58. The security system of Claim 57, said processing detection means including: means for obtaining said transaction information and for providing certain portions of said transaction information to said image transfer means for transfer to the image storage means and storage thereby in association with the selected images.

59. The security system of Claim 58, wherein: said transfer means transfers said digitized images from said image storage means to said remote location in said predetermined way by transferring each selected image along with any transaction information stored in association with that image.

60. The security system of Claim 58, said image storage means further comprising: indexing means for locating any of the stored transaction information and associated selected images, said indexing means includes a predetermined portion of said transaction information.
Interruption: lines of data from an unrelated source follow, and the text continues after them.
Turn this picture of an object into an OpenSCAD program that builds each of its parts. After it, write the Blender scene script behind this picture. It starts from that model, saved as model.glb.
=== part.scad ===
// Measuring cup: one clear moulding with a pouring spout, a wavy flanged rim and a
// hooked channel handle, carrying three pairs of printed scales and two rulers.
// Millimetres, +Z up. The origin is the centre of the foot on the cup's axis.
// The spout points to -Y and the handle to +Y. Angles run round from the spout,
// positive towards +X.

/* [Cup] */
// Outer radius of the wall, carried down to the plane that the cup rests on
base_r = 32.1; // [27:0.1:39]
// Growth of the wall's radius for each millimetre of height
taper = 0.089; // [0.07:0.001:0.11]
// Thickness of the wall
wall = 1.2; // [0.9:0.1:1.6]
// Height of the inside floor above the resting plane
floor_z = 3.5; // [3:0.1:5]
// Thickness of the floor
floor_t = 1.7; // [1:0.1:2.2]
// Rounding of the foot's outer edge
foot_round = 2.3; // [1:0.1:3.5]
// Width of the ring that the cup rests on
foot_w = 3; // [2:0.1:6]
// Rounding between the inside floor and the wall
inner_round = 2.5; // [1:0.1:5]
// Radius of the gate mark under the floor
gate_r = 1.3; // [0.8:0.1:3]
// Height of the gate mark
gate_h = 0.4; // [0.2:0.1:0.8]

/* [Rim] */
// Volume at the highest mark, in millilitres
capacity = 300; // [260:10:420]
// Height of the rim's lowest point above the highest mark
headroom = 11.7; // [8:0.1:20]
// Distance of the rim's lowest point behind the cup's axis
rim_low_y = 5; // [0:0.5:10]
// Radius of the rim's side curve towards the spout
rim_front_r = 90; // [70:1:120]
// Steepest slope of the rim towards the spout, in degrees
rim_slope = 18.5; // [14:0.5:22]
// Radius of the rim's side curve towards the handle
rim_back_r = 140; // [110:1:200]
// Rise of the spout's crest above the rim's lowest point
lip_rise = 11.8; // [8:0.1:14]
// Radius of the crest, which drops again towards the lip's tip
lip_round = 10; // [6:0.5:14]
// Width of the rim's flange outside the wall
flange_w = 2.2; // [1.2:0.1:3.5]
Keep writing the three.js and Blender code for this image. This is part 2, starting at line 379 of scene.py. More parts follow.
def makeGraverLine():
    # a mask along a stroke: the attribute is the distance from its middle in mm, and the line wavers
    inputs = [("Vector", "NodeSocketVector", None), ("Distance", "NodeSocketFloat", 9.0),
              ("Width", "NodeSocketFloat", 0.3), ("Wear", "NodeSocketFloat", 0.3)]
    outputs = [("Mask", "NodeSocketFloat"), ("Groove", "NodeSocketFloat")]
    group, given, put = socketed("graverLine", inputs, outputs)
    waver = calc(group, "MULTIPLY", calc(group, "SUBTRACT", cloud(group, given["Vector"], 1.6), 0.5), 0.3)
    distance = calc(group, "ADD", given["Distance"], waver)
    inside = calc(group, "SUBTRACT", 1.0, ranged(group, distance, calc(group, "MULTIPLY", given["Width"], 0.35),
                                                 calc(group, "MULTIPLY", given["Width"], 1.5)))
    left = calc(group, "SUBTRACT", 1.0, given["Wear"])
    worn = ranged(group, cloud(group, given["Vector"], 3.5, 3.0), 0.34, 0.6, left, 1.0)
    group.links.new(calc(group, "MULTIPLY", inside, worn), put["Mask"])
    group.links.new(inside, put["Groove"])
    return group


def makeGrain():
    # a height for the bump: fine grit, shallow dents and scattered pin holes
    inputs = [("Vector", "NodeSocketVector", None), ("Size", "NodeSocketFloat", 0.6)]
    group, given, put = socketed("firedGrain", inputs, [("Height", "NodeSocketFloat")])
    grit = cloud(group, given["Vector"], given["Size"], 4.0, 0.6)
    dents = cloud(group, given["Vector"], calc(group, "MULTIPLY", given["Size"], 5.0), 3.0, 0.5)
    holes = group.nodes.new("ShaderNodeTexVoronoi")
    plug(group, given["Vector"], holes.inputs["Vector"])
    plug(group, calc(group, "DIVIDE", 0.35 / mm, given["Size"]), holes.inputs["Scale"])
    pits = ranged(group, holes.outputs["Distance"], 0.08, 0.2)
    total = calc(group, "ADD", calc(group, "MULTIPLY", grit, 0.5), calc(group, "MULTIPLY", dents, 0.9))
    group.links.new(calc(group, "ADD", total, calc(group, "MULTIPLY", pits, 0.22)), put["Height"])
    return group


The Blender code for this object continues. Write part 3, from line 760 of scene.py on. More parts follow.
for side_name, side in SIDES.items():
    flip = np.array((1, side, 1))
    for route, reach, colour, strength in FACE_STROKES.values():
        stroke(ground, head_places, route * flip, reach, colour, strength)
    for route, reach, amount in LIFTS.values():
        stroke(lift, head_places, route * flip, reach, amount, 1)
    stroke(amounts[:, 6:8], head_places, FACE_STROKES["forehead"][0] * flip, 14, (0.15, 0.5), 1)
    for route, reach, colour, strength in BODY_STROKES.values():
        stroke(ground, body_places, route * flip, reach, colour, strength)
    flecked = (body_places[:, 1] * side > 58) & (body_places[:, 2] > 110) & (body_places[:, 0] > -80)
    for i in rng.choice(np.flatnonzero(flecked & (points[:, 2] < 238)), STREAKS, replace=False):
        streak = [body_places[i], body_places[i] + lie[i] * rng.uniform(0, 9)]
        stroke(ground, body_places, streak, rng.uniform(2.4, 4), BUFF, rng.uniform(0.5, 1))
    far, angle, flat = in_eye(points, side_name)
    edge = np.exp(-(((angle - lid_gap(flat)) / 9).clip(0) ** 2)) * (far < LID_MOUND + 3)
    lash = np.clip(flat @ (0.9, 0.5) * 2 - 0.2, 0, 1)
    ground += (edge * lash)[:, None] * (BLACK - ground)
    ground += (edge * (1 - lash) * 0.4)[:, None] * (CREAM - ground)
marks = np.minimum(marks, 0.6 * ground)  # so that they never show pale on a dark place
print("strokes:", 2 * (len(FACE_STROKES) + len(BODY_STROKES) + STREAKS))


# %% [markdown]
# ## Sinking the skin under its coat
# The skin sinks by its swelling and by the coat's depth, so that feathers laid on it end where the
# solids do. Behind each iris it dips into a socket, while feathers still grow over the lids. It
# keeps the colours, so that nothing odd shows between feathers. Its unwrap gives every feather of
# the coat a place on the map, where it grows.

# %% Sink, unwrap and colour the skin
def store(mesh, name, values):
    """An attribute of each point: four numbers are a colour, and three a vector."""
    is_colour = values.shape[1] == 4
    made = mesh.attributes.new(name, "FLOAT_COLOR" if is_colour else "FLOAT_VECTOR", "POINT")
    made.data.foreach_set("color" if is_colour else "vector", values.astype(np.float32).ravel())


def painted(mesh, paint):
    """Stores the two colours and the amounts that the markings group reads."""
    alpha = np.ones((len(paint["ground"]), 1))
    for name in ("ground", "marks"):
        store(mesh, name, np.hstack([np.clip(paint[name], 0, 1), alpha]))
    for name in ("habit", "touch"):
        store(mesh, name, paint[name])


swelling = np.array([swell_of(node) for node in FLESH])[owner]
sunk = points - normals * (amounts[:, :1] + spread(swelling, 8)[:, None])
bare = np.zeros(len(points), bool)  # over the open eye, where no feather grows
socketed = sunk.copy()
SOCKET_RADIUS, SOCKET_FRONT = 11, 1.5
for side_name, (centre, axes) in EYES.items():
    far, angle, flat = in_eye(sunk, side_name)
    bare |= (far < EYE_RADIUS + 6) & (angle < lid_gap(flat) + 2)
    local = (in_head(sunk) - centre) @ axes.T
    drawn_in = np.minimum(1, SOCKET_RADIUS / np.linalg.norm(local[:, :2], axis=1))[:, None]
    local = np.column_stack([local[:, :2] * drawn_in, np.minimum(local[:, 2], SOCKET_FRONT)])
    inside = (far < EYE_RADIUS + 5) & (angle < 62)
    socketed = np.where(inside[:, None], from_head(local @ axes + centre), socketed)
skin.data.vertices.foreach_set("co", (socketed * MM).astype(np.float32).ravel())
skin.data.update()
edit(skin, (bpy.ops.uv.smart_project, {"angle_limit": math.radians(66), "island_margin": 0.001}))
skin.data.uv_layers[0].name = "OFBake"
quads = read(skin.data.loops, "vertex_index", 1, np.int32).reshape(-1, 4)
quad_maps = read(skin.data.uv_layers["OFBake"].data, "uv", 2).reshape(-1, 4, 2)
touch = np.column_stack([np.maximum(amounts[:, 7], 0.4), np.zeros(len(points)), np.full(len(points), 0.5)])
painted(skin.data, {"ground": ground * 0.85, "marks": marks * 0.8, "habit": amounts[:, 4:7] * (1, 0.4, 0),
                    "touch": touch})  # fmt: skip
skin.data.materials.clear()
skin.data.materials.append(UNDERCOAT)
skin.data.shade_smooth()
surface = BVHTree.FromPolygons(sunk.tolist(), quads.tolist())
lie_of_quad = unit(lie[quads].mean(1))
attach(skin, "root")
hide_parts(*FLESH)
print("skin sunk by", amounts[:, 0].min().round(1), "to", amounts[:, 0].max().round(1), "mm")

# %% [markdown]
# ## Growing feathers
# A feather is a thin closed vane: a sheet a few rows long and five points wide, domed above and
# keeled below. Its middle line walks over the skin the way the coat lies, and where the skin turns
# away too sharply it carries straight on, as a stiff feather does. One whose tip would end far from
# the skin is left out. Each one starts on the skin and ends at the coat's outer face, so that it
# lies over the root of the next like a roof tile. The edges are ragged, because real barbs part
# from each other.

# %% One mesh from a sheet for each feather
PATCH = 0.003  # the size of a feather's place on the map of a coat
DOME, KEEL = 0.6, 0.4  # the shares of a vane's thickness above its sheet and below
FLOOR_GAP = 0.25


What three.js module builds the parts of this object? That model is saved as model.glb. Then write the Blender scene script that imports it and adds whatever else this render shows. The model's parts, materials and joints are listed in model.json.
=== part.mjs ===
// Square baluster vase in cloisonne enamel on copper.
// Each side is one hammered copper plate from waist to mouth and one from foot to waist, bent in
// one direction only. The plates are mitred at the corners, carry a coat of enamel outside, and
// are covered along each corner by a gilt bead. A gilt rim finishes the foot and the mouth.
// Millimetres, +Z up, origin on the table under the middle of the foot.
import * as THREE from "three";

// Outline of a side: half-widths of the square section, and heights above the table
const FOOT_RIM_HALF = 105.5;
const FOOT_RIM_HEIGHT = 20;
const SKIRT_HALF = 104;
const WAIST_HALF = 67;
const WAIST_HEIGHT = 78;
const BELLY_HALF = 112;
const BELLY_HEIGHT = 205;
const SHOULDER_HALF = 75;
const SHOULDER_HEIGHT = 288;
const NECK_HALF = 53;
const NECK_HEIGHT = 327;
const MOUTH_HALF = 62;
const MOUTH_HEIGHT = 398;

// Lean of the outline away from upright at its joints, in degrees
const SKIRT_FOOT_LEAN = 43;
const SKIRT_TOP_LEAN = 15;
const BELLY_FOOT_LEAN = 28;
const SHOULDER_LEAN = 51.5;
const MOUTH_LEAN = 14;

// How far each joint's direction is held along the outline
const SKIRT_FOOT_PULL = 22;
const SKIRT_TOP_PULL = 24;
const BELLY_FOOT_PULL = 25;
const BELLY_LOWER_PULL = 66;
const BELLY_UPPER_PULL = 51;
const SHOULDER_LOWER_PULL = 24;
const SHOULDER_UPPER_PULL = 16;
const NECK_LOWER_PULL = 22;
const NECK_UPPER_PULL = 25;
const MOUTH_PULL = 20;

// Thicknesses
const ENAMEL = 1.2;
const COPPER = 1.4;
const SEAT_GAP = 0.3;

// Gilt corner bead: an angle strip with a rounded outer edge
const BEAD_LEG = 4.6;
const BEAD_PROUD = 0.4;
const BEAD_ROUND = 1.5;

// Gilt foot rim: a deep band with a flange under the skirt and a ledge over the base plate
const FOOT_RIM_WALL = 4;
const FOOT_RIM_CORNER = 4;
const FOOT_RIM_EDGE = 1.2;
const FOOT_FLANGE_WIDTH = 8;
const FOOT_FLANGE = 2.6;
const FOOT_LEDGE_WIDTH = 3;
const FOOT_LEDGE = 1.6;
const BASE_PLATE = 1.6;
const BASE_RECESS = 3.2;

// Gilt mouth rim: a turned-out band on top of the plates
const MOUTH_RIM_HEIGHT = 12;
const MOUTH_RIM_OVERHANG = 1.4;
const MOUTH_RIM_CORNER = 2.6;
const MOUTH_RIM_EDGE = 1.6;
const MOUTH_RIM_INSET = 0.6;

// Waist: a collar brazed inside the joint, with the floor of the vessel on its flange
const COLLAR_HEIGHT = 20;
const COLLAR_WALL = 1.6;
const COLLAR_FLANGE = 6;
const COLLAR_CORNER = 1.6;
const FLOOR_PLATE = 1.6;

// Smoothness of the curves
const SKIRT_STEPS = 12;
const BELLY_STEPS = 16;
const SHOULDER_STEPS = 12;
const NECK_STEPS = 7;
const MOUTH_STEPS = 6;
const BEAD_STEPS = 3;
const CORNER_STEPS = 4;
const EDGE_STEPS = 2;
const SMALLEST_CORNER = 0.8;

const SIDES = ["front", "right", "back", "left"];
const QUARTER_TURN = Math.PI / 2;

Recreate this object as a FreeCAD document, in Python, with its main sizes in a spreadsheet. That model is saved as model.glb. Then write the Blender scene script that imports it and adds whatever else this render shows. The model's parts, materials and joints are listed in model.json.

61. The security system of Claim 60, wherein: said transaction information and said selected images are stored including a plurality of time stamps which are uniquely indicative of the time at which each of the selected images were captured and wherein said predetermined portion of the transaction information includes said plurality of time stamps.

62. The security system of Claim 61 , wherein: said transaction information and said selected information are stored in a data file and wherein said index file further includes a plurality of offsets which correspond one for one to said time stamps and which indicate a specific location for each of the time stamps within the data file.

63. The security system of Claim 62, wherein: said index file and said data file are configured for storing images collected during one day of system operation.

64. The security system of Claim 56, said imaging means further comprising: means for capturing at least one surveillance image of a security zone associated with said ATM, said surveillance image, thereafter, being converted to digital form and transferred to said image storage means and to said remote location in said predetermined way.